Monday, August 30

Bits and pieces
  • The inside of my car smells like skunk. Not sure why. I passed a dead skunk on the road; maybe the smell got sucked into my car's exhaust or whatever part filters the air into the car. It is of stink.
  • The snack drawer has been filled to bursting. I bought a pack of the Captain's Wafers rather than the Toast Chee that I usually purchase.
  • One of the things that I dread most about becoming a parent is having my son or daughter want me to take them to a horrendously bad movie, such as "Super Babies: Baby Geniuses 2" or whatever the hell that shit is. I will consider that a failure as a parent to have a child who wants to see that crapola.
  • Our cat, Peepers, decided for the first time ever last night to try and sleep on the bed with us. Unfortunately for me, she decided to sleep on my head. With her tail right next to my nose, so every time I inhaled, I breathed in tail.
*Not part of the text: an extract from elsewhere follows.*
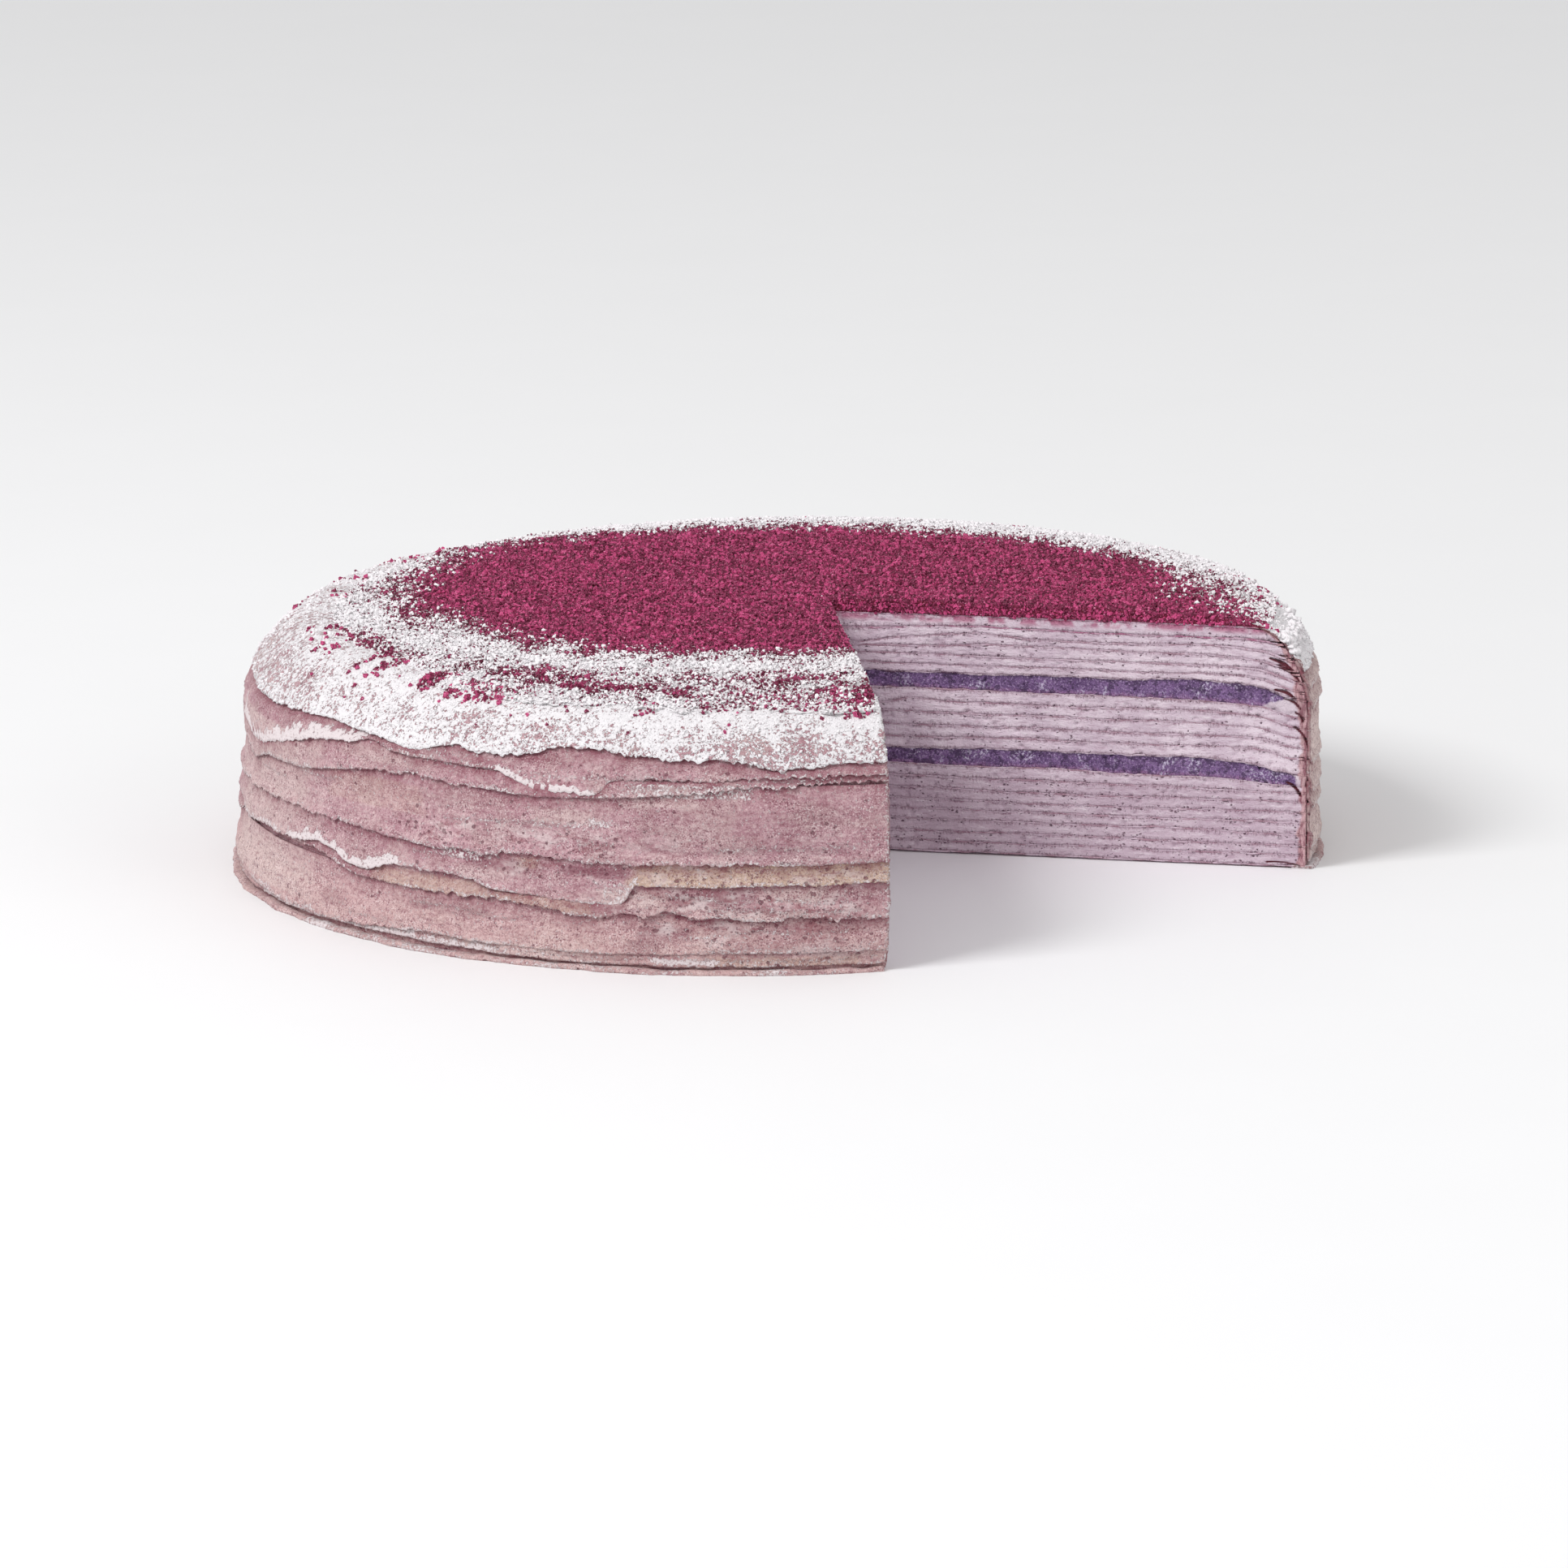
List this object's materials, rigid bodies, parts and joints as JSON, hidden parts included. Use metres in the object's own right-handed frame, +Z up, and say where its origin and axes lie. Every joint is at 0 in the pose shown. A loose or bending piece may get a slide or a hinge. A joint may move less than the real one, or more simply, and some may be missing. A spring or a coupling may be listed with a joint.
{
  "type": "crepe cake",
  "caption": "Round mille crepe cake of thin crepes, pale purple cream and yam paste layers under red-violet crumbs and powdered sugar, with a slice cut out",
  "frame": {"origin": "middle of the underside, on the plate's surface", "axes": "+Z up, the missing slice at the front right between +X and -Y, the front at -Y"},
  "size_m": [0.2324, 0.2286, 0.0542],
  "materials": {
    "crepe": "soft, matt and finely pored, pink brown",
    "cream": "satin, pale grey purple",
    "yam_paste": "moist and grainy, deep purple",
    "crumbs": "matt and crumbly, red violet"
  },
  "bodies": {
    "root": {"crepe_01": "crepe", "crepe_02": "crepe", "crepe_03": "crepe", "crepe_04": "crepe", "crepe_05": "crepe", "crepe_06": "crepe", "crepe_07": "crepe", "crepe_08": "crepe", "crepe_09": "crepe", "crepe_10": "crepe", "crepe_11": "crepe", "crepe_12": "crepe", "crepe_13": "crepe", "crepe_14": "crepe", "crepe_15": "crepe", "crepe_16": "crepe", "crepe_17": "crepe", "crepe_18": "crepe", "crepe_19": "crepe", "crepe_20": "crepe", "crepe_21": "crepe", "crepe_22": "crepe", "cream_01": "cream", "cream_02": "cream", "cream_03": "cream", "cream_04": "cream", "cream_05": "cream", "cream_06": "cream", "cream_07": "cream", "cream_08": "cream", "cream_09": "cream", "cream_10": "cream", "cream_11": "cream", "cream_12": "cream", "cream_13": "cream", "cream_14": "cream", "cream_15": "cream", "cream_16": "cream", "cream_17": "cream", "cream_18": "cream", "cream_19": "cream", "yam_paste_01": "yam_paste", "yam_paste_02": "yam_paste", "crumb_topping": "crumbs"}
  },
  "joints": []
}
Fortunately for me, this arrangement didn't last long, as Dom came and attacked her and chased her away. Then peace and tranquility ruled the household... for about five minutes.

5 comments:

Anonymous said...

[hands Kat a bottle of Febreeze]

~grace

Johnny Newt said...

Kat,
Maybee you smell like skunk and when you drive the air circulates around you enough that you actually notice for a damn change.
another thing is I swear i cannot remember that last time a car salesmen tshowed me a fuckin' snack drawer, you do know that it's called a "Glove Compartment" right? good then stop acting like an idiot.
as far as the cat thing goes please refer to me earlier comment with the Vietnamese recipe.

Anonymous said...

I'm speechless.

Anonymous said...

OMIGOD.

I can tell you anything you wanna know about skunk smell- when one got in my garage and SPRAYED my laundry. Yeah, I had skunk smell in my house/garage for 2 good weeks. It was awful.

~~Tracie

Anonymous said...

Oh I just forgot- my kids sat and watched Baby Genius' last night. I laughed out loud when I read that. Of course, as a mother- I'd much rather my kids watch that then some of that other crap on TV. Hee!